2. Jenderal (Purn) Agum Gumelar
Jenderal baret merah lainnya yang sempat mencicipi atmosfer persaingan dalam pemilihan presiden adalah
Agum Gumelar. Pada Pilpres 2004, Agum yang juga bekas Danjen Kopassus ini maju bertarung. Tapi, ia maju bukan sebagai capres. Senior Prabowo di Kopassus ini maju sebagai cawapresnya Hamzah Haz, yang ketika itu diusung oleh Partai Persatuan Pembangunan (PPP). Sayang, dewi fortuna politik tak berpihak padanya.
Agum gagal memenangi persaingan bersama Hamzah Haz. Bahkan raihan suaranya paling buncit diantara pasangan lainnya. Sebenarnya ada satu jenderal baret merah lainnya yang coba merintis mimpi jadi orang nomor satu di republik ini. Dia, adalah Sutiyoso, Letnan Jenderal Purnawirawan.
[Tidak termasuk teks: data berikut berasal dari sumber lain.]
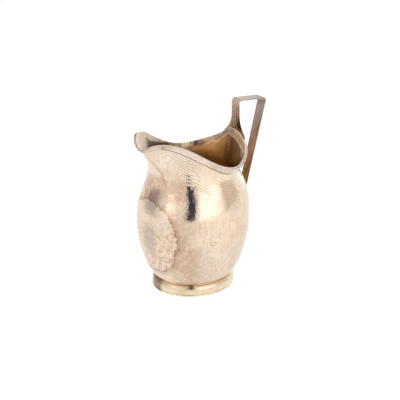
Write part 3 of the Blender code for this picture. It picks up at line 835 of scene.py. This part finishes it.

Selepas pensiun dari jabatannya sebagai Gubernur DKI Jakarta, Sutiyoso yang pensiunan militer itu mendeklarasikan diri sebagai kandidat capres. Sayang, meski sudah mendeklarasikan diri secara terbuka, tak ada partai yang terpikat mengusungnya. Sutiyoso pun gagal bahkan sebelum bertempur.